Relations sociales

La négociation devient permanente

La rébellion de 82 OS chez Renault, au Mans, a-t-elle marqué l'échec de la politique contractuelle patiemment élaborée par le Premier ministre depuis 1969 ? Survenue quelques semaines après la signature de l'accord annuel d'entreprise, alors que l'agitation semble circonscrite à quelques secteurs particuliers (les compagnies aériennes) ou à des débrayages sans lendemain (journée d'action dans la métallurgie, le bâtiment, le papier-carton...), ou encore à des arrêts de travail dans des entreprises de faible dimension, la grève chez Renault (29 avril-24 mai) marque finalement une rupture, tardive mais réelle, dans le climat social. Un conflit chez Renault est toujours significatif ; surtout lorsqu'il est suivi, quelques jours plus tard, par une grève désordonnée à la SNCF, où, là aussi, une année de paix sociale semblait garantie par les syndicats. Ce conflit, qui s'est cristallisé sur la revendication des primes de vacances, marque surtout l'inquiétude des salariés, trop rapidement confrontés à la mutation économique et technologique de l'industrie des transports.

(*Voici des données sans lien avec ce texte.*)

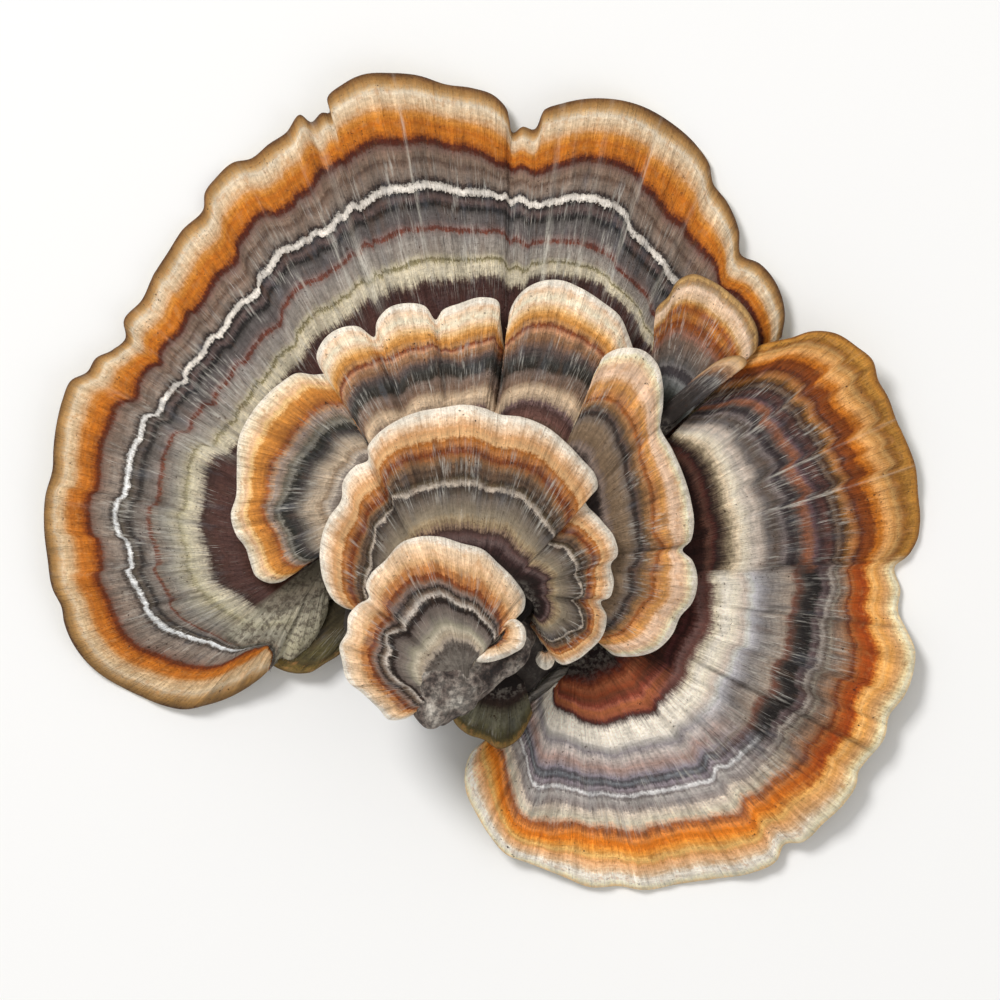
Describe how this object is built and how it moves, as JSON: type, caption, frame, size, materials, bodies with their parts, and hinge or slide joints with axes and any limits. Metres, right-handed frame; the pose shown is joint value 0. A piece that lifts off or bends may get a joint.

Le climat de crise monétaire (réévaluation déguisée du mark) et l'inflation généralisée ont contribué largement à la dégradation de la situation sociale.

Accident ou échec

Pour certains, le conflit Renault peut être considéré comme un échec de la politique contractuelle ; il suffit, affirment-ils, d'observer à quel point le gouvernement a feint de ne pas s'en irriter pour en être convaincu. Taxé de progressisme depuis quinze ans, Pierre Dreyfus avait fait de Renault le laboratoire de la politique contractuelle. Il y a deux ans, Georges Pompidou choisit Renault pour tester l'actionnariat ouvrier. Début 1971, la Régie obtient l'appui de la CGT pour le renouvellement de l'accord.

Les syndicats manifestent leur embarras à l'issue d'une grève qu'ils avalent d'abord cherché à étouffer et, devant l'amertume des ouvriers, réduits à accepter quelques hausses de salaires. Leur mouvement était surtout, semble-t-il, inspiré par une contestation plus radicale du système économique et social.

Accident ou événement significatif, sursaut sans lendemain ou prélude à un mai rampant à l'italienne ? Ce conflit met au jour toutes les ambiguïtés et toutes les contradictions de la politique sociale française, où se côtoient renouveau de la négociation et radicalisation des luttes, répression contre les militants et réformes sociales...

Renaissance

La négociation interprofessionnelle (les pouvoirs publics sont loin d'y être étrangers) est peut-être le signe le plus spectaculaire de ce renouveau des négociations collectives. Elle n'en est pas, pour autant, l'élément le plus déterminant.

– La négociation interprofessionnelle.
Pendant plusieurs années, la CGT et la CFDT ont piétiné en vain avenue Pierre-Ier-de-Serbie et les accords nationaux interprofessionnels signés en 1970-71 prennent un relief particulier. Trois grands accords : indemnisation du congé maternité — 2 juillet 1970 —, formation professionnelle — 9 juillet et 30 avril 1971 — et une esquisse de négociations bilatérales (avec chacune des organisations syndicales) sur l'abaissement de l'âge de la retraite pour les chômeurs et les handicapés, marquent que le CNPF ne limite plus son intervention à des accords cadres justifiés techniquement par la nécessité de faire reposer la solidarité sur le plus grand nombre de salariés (cas de l'UNIRS ou de l'UNEDIC).

Les accords sur la formation professionnelle sont venus combler les vides de la loi de décembre 1966 sur l'enseignement professionnel. Mais ils ont, à leur tour, suscité un nouveau mouvement législatif. La loi sur la formation professionnelle permanente, présentée au Parlement en juin 1971, a généralisé les dispositions contractuelles et établi des modalités nouvelles de financement, en réformant l'ancienne taxe d'apprentissage (réduite de 0,6 % à 0,5 %), désormais complétée par une seconde taxe, qui pourra atteindre 1,5 % en 1976.